Blending dreams and desires on canvas is much more complex. Speaking of harmony, spinning songs of desire with colours – and at the same time holding up the mirror of truth – is a trifle difficult. An artist's work is not cut and dried. He says, “While the artist celebrates life, he takes one wrong step, and so destroy his life. The artist's existence is no 'bowl of cherries'– whether in Paris or Punjab.”


After Having a Great Deal of Capitalism We are Waiting for Mr Becket, acrylic on canvas, 2004.
Photo courtesy:
Depart

Thus, for Ronni Ahmmed, an artist's life is not to envy, as it's a tricky one, and maybe full of pitfalls, if one listens to the dictates of the heart and soul, and not just the gallery owners. “A true artist is always preoccupied with life and death. He is not satisfied with presenting Bangladeshi drums, fish, buffaloes, kites etc – so that the viewer is moved by the artist's penchant for reaching out for roots. In the international stage, the art business is a huge business–which stretches on from the US to China. This business, we know, is controlled by gallery owners and others with large bank accounts who can control them. It is the post colonial ruling class, who call the shots, as colonial rulers did in the past. 'Money talks' as they say, and not necessarily the integral talent or perseverance.”

“The common people and the buyers also have to play a role in the mega structure of the art market. If an artist hangs on to the conventional and routine, he cannot make waves, I feel. Building up a career is an uphill task. The artist must know the latest trends: He has to go along with these nouveau dictates. For a good artist there is an invisible formula or prescription. It remains disturbing that artists are dominated by capitalism and many of the top notch artists will agree with this. Capitalism is programmed and designed by those with enormous bank accounts. A successful artist has to be well aware of this. There is a lot of pressure on an artist, I believe.”

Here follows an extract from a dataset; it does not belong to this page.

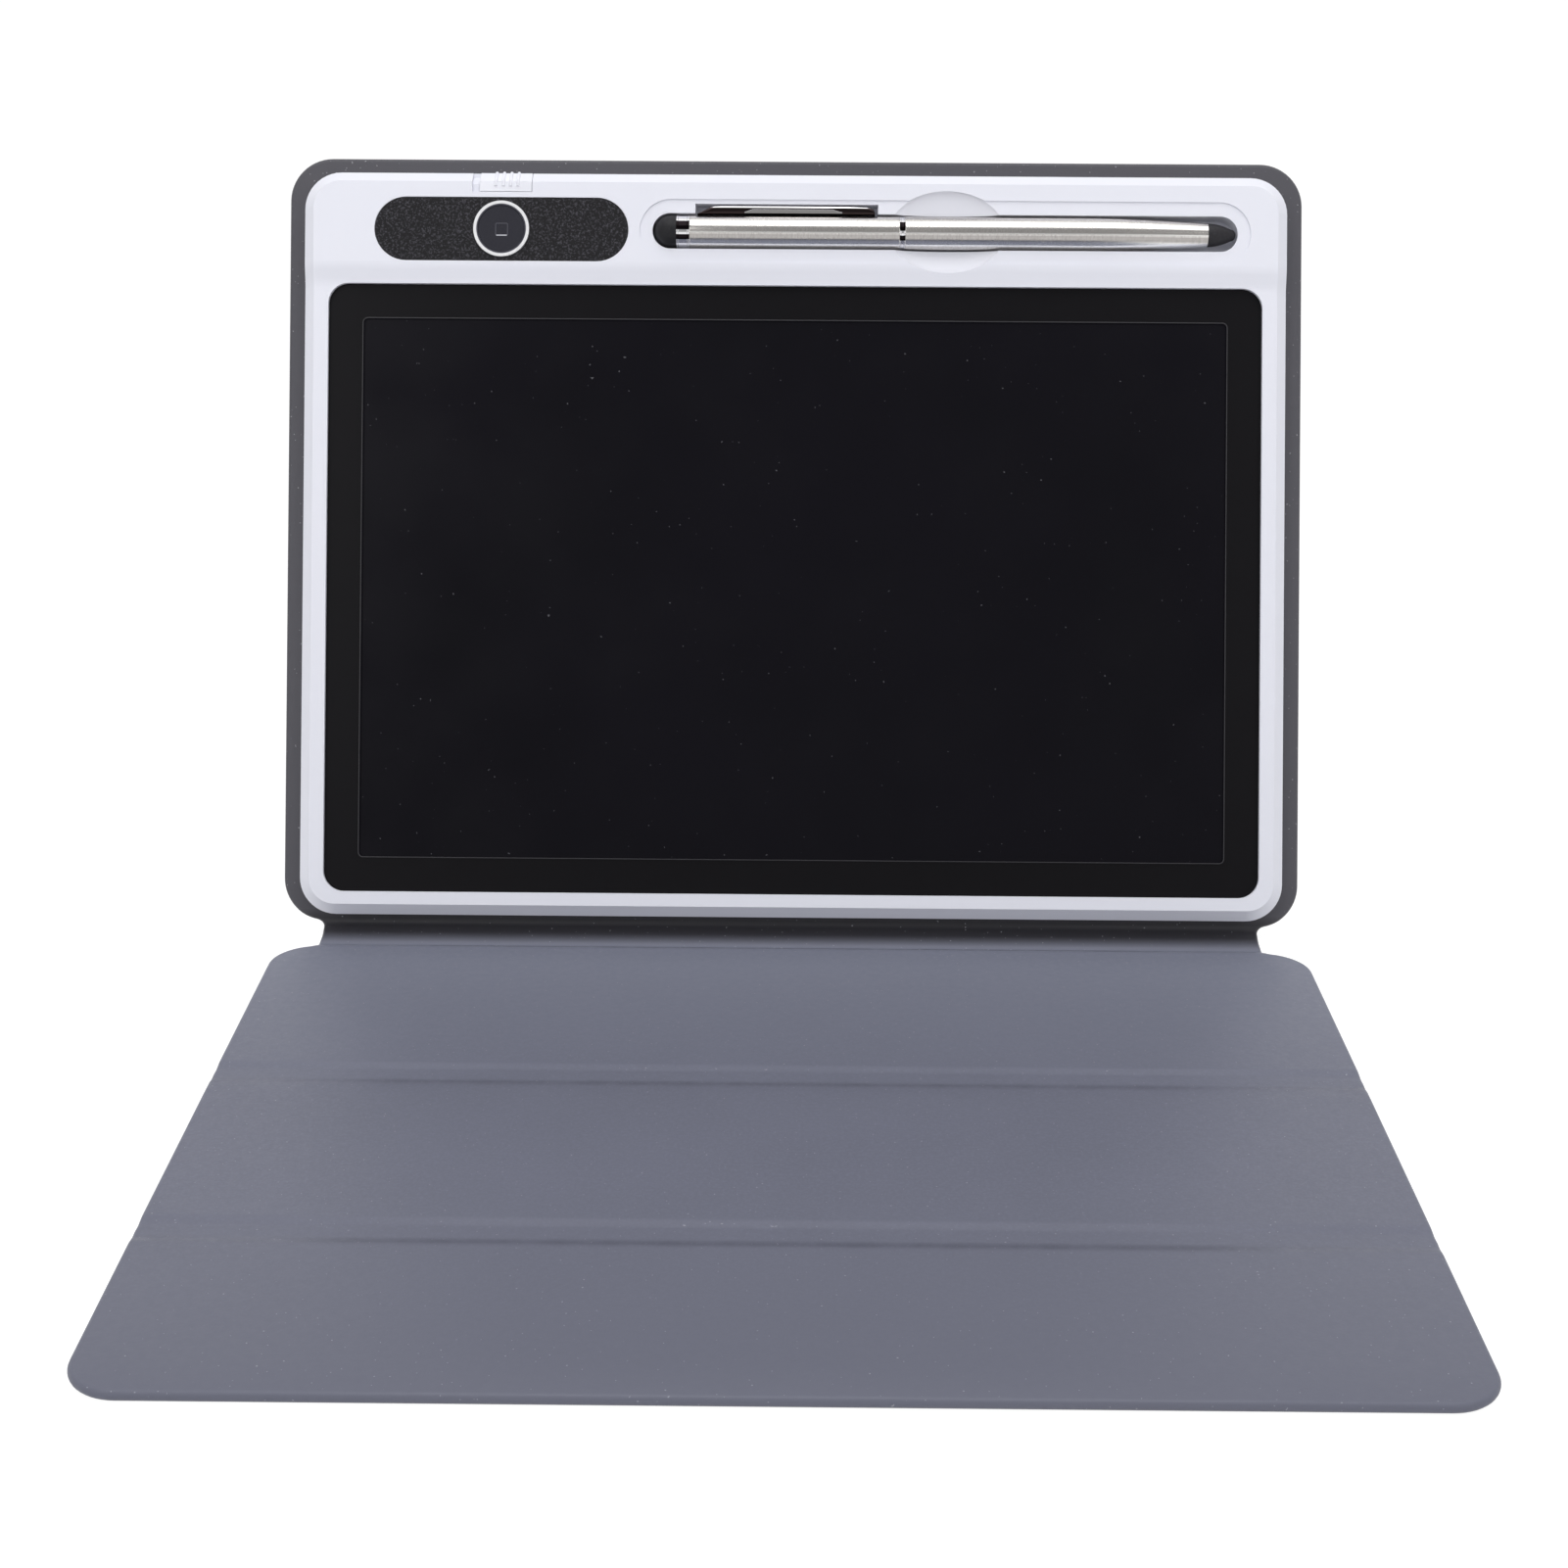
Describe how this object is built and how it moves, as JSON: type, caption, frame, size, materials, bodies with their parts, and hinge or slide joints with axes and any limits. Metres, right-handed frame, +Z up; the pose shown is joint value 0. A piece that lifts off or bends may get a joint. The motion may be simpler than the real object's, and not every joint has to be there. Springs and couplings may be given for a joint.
{
  "type": "lcd writing tablet in a folio",
  "caption": "LCD writing tablet with clear button, lock slider and stylus, standing in a grey leather folio whose three-part cover lies flat in front.",
  "frame": {"origin": "middle of the flat cover's underside, on the table", "axes": "+X to the tablet's right as seen from the front, +Y to the back, +Z up"},
  "size_m": [0.25, 0.2658, 0.1813],
  "materials": {
    "leather_skin": "satin",
    "leather_lining": "satin",
    "fibreboard": "matte",
    "cover_board": "matte",
    "magnet_steel": "satin",
    "adhesive_foam": "matte",
    "white_plastic": "satin",
    "screw_steel": "satin",
    "screen_black": "gloss",
    "screen_film": "gloss",
    "screen_plate": "matte",
    "flex_amber": "satin",
    "inlay_black": "matte",
    "ring_chrome": "polished",
    "button_black": "satin",
    "board_green": "satin",
    "switch_metal": "satin",
    "chip_black": "matte",
    "cell_steel": "satin",
    "contact_brass": "satin",
    "pen_steel": "brushed",
    "pen_chrome": "polished",
    "pen_rubber": "matte",
    "pen_plastic": "satin"
  },
  "bodies": {
    "tablet": {"back_skin": "leather_skin", "back_board": "fibreboard", "back_lining": "leather_lining", "back_magnets": "magnet_steel", "adhesive_sheet": "adhesive_foam", "rear_shell": "white_plastic", "front_bezel": "white_plastic", "shell_screws": "screw_steel", "screen_border": "screen_black", "screen_film": "screen_film", "screen_plate": "screen_plate", "foam_frame": "adhesive_foam", "flex_tail": "flex_amber", "button_inlay": "inlay_black", "button_ring": "ring_chrome", "circuit_board": "board_green", "clear_switch": "switch_metal", "lock_switch": "switch_metal", "driver_chips": "chip_black", "battery_contacts": "contact_brass"},
    "spine": {"spine_strip": "leather_skin", "spine_fold_lower": "leather_skin", "spine_fold_upper": "leather_skin"},
    "clear_button": {"clear_button": "button_black"},
    "lock_slider": {"lock_slider": "white_plastic"},
    "battery_tray": {"battery_tray": "white_plastic", "coin_cell": "cell_steel"},
    "pen": {"pen_dome": "pen_rubber", "pen_ring": "pen_chrome", "pen_upper_barrel": "pen_steel", "pen_band": "pen_chrome", "pen_core": "pen_plastic", "pen_lower_barrel": "pen_steel", "pen_nib": "pen_plastic", "pen_clip": "pen_chrome"},
    "cover_inner": {"cover_inner_skin": "leather_skin", "cover_inner_board": "cover_board", "cover_inner_lining": "leather_lining"},
    "cover_middle": {"cover_middle_skin": "leather_skin", "cover_middle_board": "cover_board", "cover_middle_lining": "leather_lining"},
    "cover_outer": {"cover_outer_skin": "leather_skin", "cover_outer_board": "cover_board", "cover_outer_lining": "leather_lining", "cover_magnets": "magnet_steel"}
  },
  "joints": [
    {"name": "tablet_fold", "type": "hinge", "parent": "tablet", "child": "spine", "pos_m": [0, 0.10399, 0.00321], "axis": [1, 0, 0], "range_deg": [-34.4, 145.6]},
    {"name": "cover_fold", "type": "hinge", "parent": "spine", "child": "cover_inner", "pos_m": [0, 0.09545, 0.0011], "axis": [1, 0, 0], "range_deg": [-74.9, 102.7]},
    {"name": "rear_crease", "type": "hinge", "parent": "cover_inner", "child": "cover_middle", "pos_m": [0, 0.0277, 0], "axis": [-1, 0, 0], "range_deg": [-125, 0]},
    {"name": "front_crease", "type": "hinge", "parent": "cover_middle", "child": "cover_outer", "pos_m": [0, -0.0397, 0], "axis": [-1, 0, 0], "range_deg": [-115, 0]},
    {"name": "button_press", "type": "slide", "parent": "tablet", "child": "clear_button", "axis": [0, 0.9367, -0.3502], "range_m": [0, 0.0006], "stiffness_N_per_m": 2000},
    {"name": "lock_slide", "type": "slide", "parent": "tablet", "child": "lock_slider", "axis": [-1, 0, 0], "range_m": [0, 0.0018]},
    {"name": "tray_slide", "type": "slide", "parent": "tablet", "child": "battery_tray", "axis": [0, 0.3502, 0.9367], "range_m": [0, 0.025]},
    {"name": "pen_lift", "type": "slide", "parent": "tablet", "child": "pen", "axis": [0, -0.9367, 0.3502], "range_m": [0, 0.03]}
  ],
  "couplings": [
    {"joint": "front_crease", "follows": "rear_crease", "ratio": 0.92}
  ]
}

An artist, according to Ronni Ahmmed, remains bound and controlled by factors beyond himself. Artists are often misunderstood, and some are even labelled as “mad” for being different, especially by those viewers, who understand art only superficially. They tend to say, this artist is obsessed with this; or all this artist do is repeat this oft-repeated theme. Writers and composers, who are offbeat, are not so often misconstrued. Many viewers, even in the last two centuries, don't tend to take painters and sculptors seriously– and Ronni Ahmmed is one of those artists who resent this attitude strongly. It's been a long time since the great wars took place. Bangladesh has been in existence for forty years. Many galleries and art schools serve as outlets and patrons. It's high time that striving artists are given their due place in our society.

We, in Bangladesh, are not always open-minded–especially to elements like surrealism–something that attacks the regular mind. Things are changing gradually, says Ronni Ahmmed. In Bangladesh “off beat” is seeing just a beginning, he says. Numerous artists are trying to set trends.

Garden of Legs and its Indifferent Owner.
Photo courtesy: Depart

Asked how our artists fare, compared to those, say across the border, he says, in India – they tend to look eastwards like Ajanta and Elora , whereas our senior artists like Safiuddin Ahmed , Mohammed Kibria and Rafiqun Nabi have looked to the west for inspiration–for their mentors. They have studied in Europe and have places like France, the UK, and Greece in mind, as their ideal, says Ronni Ahmmed, “Bangladeshi art is in the process of being formed. It is in a state of flux. It is moving somewhere... the artists from 1990 s are trying to do something fresh and new, I believe. To express new socio-economic and political situations, I feel we should go for something global–an 'international language'. If one wishes to retain the 'Bangladeshi signature', like say in what Abdus Shakoor did, and we wish to retain, as in our cultural motifs. We should, I feel, portray our local legends myths. There is also the Mahabharata, which is followed even in Sri Lanka. In my art work, I tend to bring myths such as that of Noah and his ark, as found in the books of the revealed religions. Myth is the story of mankind which deal with holocausts and the two major world. It is I believe, the time of grand narrations. The big airlines, MacDonald's and the Microsoft companies are like mythical giants of our age: The corporate world is another myth. They consume everything around and dominate the modern mind. In our twentieth century we've developed weapons that can destroy the world. This has never happened before.”


A Trip to the Futuristic Past and Stoned by an Invisible Mushroom, acrylic on canvas.
Photo courtesy: Depart.

Ronni Ahmmed.
Photo courtesy:
Depart.

“As a result Nature is being mercilessly destroyed in the name of progress and civilisation– as most artists feel. One should know the multi-layers, and hidden secrets of the myths. Dali, Picasso and important painters of the modern times have all gone for portraying myths, like the 'Guernica'. The myth of the fructification has been repeatedly dealt with by the master painters of Europe. I believe we have modern myths too like Hitler of World War II, I believe. On the other hand, Fidel Castro is the most positive character of the modern times, many feel. Similarly Pele and Che Guevara are the legends of our times. It is keeping such personalise in our mind that the Surrealistic painter of today's world moves."

Talking about the subject of gallery owners dictating term to gallery artists, Ronni Ahmmed says that each gallery has its own rules and agenda. If one doesn't go along with them, one gets lest out in the race. Conditions apply to be reckoned as a painter in demand. The gallery owners too are subjected to dictates of buyers, who want a well-known painter's work to deck their living rooms. An artist, says Ronni Ahmmed, is a time traveller. His mind oscillates through time past and time present.